The newest addition to the cycle, Clive's Hideaway is a Town land that rewards legendary-creature density. Four or more legendary creatures is a condition that Commander players can meet almost accidentally, making this an interesting Commander role-player. It produces colourless mana, which is a downside in colour-hungry decks, but the free-spell upside is hard to ignore if you're already running legends.

History

Hideaway debuted in Lorwyn (LRW, 2007), as part of the original cycle of five Hideaway lands - one for each colour. The original five were Windbrisk Heights (white), Shelldock Isle (blue), Howltooth Hollow (black), Mosswort Bridge (green), and Spinerock Knoll (red). Each had its own unlock condition tied loosely to that colour's themes.

At the time of release, the rules folded two things directly into the Hideaway definition: the land always entered tapped, and the player always looked at exactly four cards. There was no numeral on the keyword - it was simply "Hideaway."

The mechanic returned in Commander sets and other supplemental products, always on lands, and with the same fixed-four-card window.

When Wizards eventually updated the rules to allow variable values of N - making Hideaway more flexible for future design space - the keyword became "Hideaway N". Older cards received Oracle errata to explicitly say "Hideaway 4" and to state that the land enters tapped, preserving their original function while making the new templating consistent.

Clive's Hideaway, from Outlaws of Thunder Junction (OTJ, 2024), is a modern example of the updated template, using "Hideaway 4" in its printed text and exploring the mechanic's potential on non-basic land types beyond the original cycle.

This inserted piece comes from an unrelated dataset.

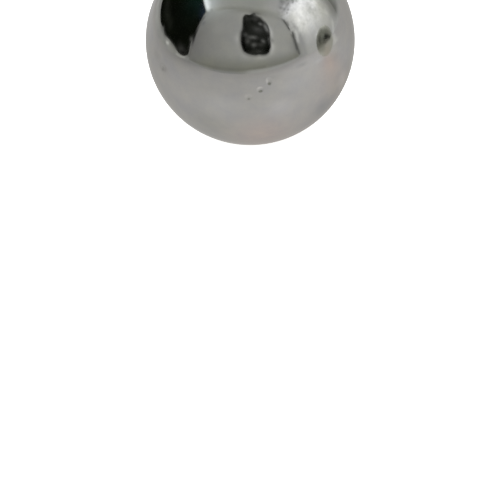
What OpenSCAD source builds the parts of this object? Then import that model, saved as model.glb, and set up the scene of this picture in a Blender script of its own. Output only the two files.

Frequently Asked Questions

What does Hideaway do in MTG?
Hideaway is a triggered ability on a permanent — usually a land. When the permanent enters the battlefield, you look at the top N cards of your library (where N follows the word 'Hideaway'), exile one face down, and put the rest on the bottom in a random order. That exiled card can later be played for free if you meet the condition listed on the permanent.
What happens to the exiled card if the Hideaway land is destroyed?
The card stays in exile. However, the ability to play it is tied to controlling the permanent that exiled it. If that land is no longer on the battlefield, you won't be able to use the Hideaway ability to cast the card for free — though the card remains exiled and visible to you.
Why do some Hideaway cards have a number after the keyword and some don't?
Older Hideaway cards from Lorwyn and early supplemental products were printed before the rules were updated to support a variable number. The original rules fixed the look-at value at four cards. When the rules were updated, older cards received Oracle errata to say 'Hideaway 4' explicitly. Newer cards print the numeral on the card itself.
Can I play any card type with a Hideaway ability, or just spells?
You can play any card type — spells and lands. If you exile a land, you can put it onto the battlefield. If you exile a sorcery or instant or creature, you cast it. However, you still have to follow normal timing rules: a sorcery can only be played at sorcery speed, for example.
Do I have to pay additional costs when playing a card with Hideaway for free?
Yes. 'Without paying its mana cost' removes the mana cost, but you still have to pay any additional costs the card requires. For example, if the card says 'as an additional cost to cast this, sacrifice a creature', you still need to sacrifice a creature even when casting it through Hideaway.
Which Hideaway land is considered the most powerful?
In my opinion, Shelldock Isle has historically been the most powerful. Its condition — a library with twenty or fewer cards — is very achievable with self-mill strategies, and players have used it to cast enormous free spells (historically Emrakul, the Aeons Torn) in competitive formats. It has seen play in Modern and Legacy combo-adjacent decks.